Problem statement: Find the line containing "dark_steel), tommy_bar(parts, bar_steel))" and copy it exactly, along with every line after it up to and including the line containing "# Drill press". Copy nothing else.

___ Material ___

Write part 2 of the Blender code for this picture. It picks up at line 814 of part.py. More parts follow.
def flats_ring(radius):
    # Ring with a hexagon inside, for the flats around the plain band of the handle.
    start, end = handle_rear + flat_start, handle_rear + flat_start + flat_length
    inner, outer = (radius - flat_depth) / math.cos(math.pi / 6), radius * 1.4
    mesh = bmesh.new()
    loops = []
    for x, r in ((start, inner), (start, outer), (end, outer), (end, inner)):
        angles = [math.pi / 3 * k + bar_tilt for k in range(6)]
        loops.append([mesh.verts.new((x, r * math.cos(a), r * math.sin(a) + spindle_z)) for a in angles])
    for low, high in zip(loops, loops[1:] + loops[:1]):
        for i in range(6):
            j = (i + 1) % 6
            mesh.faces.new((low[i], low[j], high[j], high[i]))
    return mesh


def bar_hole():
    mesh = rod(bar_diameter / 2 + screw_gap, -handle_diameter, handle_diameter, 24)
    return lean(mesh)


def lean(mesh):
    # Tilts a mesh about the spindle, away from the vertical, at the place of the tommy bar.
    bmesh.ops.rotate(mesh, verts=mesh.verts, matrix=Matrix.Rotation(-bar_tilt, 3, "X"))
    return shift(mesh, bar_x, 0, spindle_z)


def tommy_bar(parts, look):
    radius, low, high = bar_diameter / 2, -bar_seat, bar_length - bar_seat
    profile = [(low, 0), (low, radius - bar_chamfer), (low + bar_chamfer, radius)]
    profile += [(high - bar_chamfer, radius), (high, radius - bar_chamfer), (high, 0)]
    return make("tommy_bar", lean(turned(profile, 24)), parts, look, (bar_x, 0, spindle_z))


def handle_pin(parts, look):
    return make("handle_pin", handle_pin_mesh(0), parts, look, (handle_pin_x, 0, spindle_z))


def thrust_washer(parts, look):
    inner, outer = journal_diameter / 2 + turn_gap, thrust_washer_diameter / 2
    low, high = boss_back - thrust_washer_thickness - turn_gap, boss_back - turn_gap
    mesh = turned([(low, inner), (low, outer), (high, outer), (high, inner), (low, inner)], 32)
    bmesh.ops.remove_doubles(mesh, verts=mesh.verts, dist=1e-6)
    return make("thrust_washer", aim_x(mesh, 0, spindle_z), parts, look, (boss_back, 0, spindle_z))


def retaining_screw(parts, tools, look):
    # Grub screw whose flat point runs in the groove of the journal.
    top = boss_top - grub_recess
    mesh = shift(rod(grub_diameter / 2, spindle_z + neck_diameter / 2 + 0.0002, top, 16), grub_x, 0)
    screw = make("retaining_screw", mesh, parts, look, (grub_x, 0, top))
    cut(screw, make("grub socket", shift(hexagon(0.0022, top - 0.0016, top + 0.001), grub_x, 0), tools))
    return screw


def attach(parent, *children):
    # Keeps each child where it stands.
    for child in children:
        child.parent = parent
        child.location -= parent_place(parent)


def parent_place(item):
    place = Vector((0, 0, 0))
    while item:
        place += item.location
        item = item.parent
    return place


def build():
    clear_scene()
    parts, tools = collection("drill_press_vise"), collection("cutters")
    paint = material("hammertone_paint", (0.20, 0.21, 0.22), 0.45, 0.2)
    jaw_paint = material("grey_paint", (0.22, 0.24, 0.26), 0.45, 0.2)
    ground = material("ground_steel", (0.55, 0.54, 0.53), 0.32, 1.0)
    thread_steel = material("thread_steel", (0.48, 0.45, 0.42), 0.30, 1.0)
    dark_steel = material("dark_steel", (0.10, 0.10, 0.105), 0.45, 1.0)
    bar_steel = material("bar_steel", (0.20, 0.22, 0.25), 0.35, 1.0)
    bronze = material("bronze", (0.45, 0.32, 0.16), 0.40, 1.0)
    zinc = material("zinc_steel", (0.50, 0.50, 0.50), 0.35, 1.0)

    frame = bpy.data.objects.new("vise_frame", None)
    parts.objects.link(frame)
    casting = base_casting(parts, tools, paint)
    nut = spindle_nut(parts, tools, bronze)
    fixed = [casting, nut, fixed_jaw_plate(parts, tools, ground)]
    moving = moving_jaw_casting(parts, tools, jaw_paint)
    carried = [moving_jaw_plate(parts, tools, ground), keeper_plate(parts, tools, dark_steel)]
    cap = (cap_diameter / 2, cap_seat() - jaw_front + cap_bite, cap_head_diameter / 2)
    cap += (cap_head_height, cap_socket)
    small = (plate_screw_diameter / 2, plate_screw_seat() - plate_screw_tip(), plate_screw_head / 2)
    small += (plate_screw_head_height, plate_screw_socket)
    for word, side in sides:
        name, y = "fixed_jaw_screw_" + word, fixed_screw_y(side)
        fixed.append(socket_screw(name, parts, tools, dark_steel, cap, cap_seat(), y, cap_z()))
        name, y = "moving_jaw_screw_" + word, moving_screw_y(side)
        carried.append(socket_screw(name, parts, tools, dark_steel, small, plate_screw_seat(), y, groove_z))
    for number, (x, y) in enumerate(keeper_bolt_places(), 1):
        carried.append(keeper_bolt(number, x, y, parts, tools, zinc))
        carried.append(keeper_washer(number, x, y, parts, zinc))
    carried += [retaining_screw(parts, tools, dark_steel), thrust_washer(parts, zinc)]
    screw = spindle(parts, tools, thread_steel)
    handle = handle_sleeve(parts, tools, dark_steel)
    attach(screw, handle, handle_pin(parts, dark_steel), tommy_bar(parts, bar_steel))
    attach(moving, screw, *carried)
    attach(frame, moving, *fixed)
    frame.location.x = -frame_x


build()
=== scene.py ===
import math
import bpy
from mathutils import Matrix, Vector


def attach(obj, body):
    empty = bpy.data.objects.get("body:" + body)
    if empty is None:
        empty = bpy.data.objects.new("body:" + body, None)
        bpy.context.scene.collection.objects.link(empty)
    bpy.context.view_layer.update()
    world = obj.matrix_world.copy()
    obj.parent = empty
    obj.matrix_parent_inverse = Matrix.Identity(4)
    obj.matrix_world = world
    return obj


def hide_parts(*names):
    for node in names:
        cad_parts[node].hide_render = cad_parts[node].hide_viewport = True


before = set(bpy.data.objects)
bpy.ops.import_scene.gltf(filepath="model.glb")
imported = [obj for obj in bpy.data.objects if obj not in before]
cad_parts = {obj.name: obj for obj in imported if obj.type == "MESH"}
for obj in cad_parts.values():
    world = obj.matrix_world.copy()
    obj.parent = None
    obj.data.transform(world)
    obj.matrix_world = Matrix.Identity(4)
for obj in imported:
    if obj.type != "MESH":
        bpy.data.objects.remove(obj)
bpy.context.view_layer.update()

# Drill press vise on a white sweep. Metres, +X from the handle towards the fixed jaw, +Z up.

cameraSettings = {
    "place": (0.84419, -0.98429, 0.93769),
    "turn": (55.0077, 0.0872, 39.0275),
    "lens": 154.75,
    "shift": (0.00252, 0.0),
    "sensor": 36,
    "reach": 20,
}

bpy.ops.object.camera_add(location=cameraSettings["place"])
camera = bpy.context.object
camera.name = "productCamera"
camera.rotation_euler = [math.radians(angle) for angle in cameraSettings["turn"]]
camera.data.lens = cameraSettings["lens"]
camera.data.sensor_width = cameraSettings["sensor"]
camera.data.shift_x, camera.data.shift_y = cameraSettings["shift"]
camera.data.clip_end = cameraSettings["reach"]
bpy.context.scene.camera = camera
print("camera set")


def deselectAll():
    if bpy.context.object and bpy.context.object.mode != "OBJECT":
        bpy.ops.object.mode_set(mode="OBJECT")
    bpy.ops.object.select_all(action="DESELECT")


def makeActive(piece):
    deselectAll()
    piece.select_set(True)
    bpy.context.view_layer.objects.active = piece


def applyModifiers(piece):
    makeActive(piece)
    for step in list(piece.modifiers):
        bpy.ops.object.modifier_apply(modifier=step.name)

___

Task solution:
    attach(screw, handle, handle_pin(parts, dark_steel), tommy_bar(parts, bar_steel))
    attach(moving, screw, *carried)
    attach(frame, moving, *fixed)
    frame.location.x = -frame_x


build()
=== scene.py ===
import math
import bpy
from mathutils import Matrix, Vector


def attach(obj, body):
    empty = bpy.data.objects.get("body:" + body)
    if empty is None:
        empty = bpy.data.objects.new("body:" + body, None)
        bpy.context.scene.collection.objects.link(empty)
    bpy.context.view_layer.update()
    world = obj.matrix_world.copy()
    obj.parent = empty
    obj.matrix_parent_inverse = Matrix.Identity(4)
    obj.matrix_world = world
    return obj


def hide_parts(*names):
    for node in names:
        cad_parts[node].hide_render = cad_parts[node].hide_viewport = True


before = set(bpy.data.objects)
bpy.ops.import_scene.gltf(filepath="model.glb")
imported = [obj for obj in bpy.data.objects if obj not in before]
cad_parts = {obj.name: obj for obj in imported if obj.type == "MESH"}
for obj in cad_parts.values():
    world = obj.matrix_world.copy()
    obj.parent = None
    obj.data.transform(world)
    obj.matrix_world = Matrix.Identity(4)
for obj in imported:
    if obj.type != "MESH":
        bpy.data.objects.remove(obj)
bpy.context.view_layer.update()

# Drill press vise on a white sweep. Metres, +X from the handle towards the fixed jaw, +Z up.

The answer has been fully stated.